Recent development of core–shell SnO2 nanostructures and their potential applications
Abstract
This feature article highlights the recent development of core–shell SnO2 nanostructures for their potential applications, i.e. optical, electrical, photo-electrochemical, photo-catalytic and gas sensing. Current studies reveal that the core–shell SnO2 nanocrystals could pave the way for developing new challenging devices because core–shell structures exhibit significant improvement of different physical properties, e.g. electrical, optical, electrochemical, etc. Here, we mainly highlight the impacts of core–shell structures of SnO2 nanocrystals on optical, electrical, photo-electrochemical, photo-catalytic and gas sensing properties.
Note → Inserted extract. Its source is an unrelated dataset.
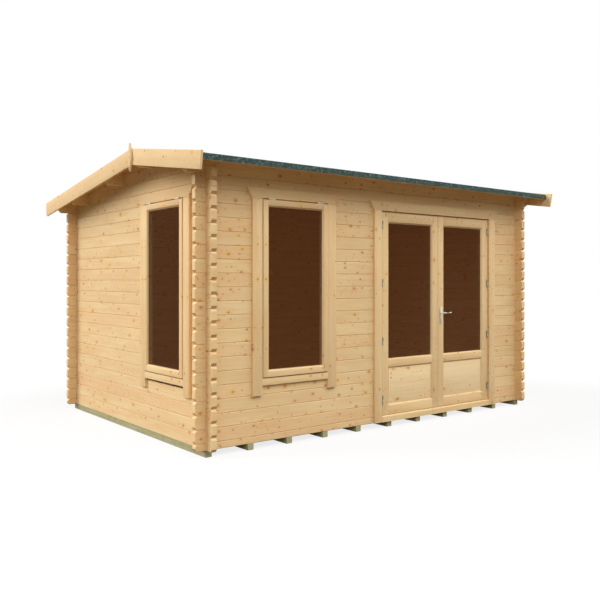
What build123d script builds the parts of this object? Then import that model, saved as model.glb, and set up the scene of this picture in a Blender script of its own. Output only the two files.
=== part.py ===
"""Log cabin with a low apex roof, a pair of half-glazed doors and two windows.

The origin is on the ground under the middle of the roof's outline.
X runs along the front wall, Y from the front wall to the back wall, and Z up.
"""
import os
from math import atan, ceil, cos, radians, sin, tan

from build123d import *

# Walls: interlocking logs laid between four crossed corners.
wall_length = 4120.0  # along X, over the gable walls' outer faces
wall_depth = 2860.0  # along Y, over the front and back walls' outer faces
log_height = 114.0
log_thickness = 50.0
log_tail = 95.0  # how far a log runs on past the crossing wall's outer face
tail_chamfer = 18.0
tail_undercut = 25.0  # height of the chamfer under a tail, as long as the one above it
seam_depth = 4.0  # V groove where two logs meet
seam_height = 5.0  # half the height of that groove
notch_clearance = 0.5
back_logs_fewer = 1  # the back wall is this many logs lower than the front wall

# Floor.
bearer_count = 11
bearer_width = 58.0
bearer_height = 54.0
floor_thickness = 19.0
floor_clearance = 3.0

# Roof: two slopes of boards on wall plates and purlins, with the ridge near the front.
ridge_setback = 915.0  # from the front wall's outer face
front_pitch = radians(8.77)
plate_rise = 20.0  # planed top of a wall plate over a whole log's height
board_thickness = 19.0
felt_thickness = 3.0
eave_reach = 240.0  # felt's edge past the front and back walls
eave_fold = 50.0  # height of the felt folded down over the eave
batten_width = 25.0
barge_reach = 309.0  # bargeboards' ends past the front and back walls
gable_reach = 219.0  # bargeboards' outer faces past the gable walls
barge_thickness = 20.0
barge_height = 144.5
barge_rise = 12.5  # bargeboard above the felt
purlin_depth = 122.0
purlin_setbacks = (1273.0, 399.0)  # from the back wall's outer face
end_chamfer = 38.0  # lower corner of a plate's or purlin's end
finial_width = 70.0
finial_height = 250.0
finial_drop = 205.0  # finial's foot below the bargeboards' apex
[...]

To begin with, we illustrate general synthesis methodologies for preparing core–shell SnO2 nanostructures and describe the structural changes due to the formation of core–shell nanocrystals. Successively, we emphasize the fundamental understanding of free charge carrier generation, charge transfer, charge separation, and interfacial charge transfer of the core–shell structures. The chemical and electronic mechanisms for SnO2 sensor performance have been discussed. We discuss a general analysis of the band structure of the heterojunction formed between the SnO2 core and shell materials. Recent findings reveal that the photoelectrochemical, photocatalytic and gas sensing properties are enhanced manifold in core–shell SnO2 nanocrystals. Finally an outlook on the prospects of this research field is given.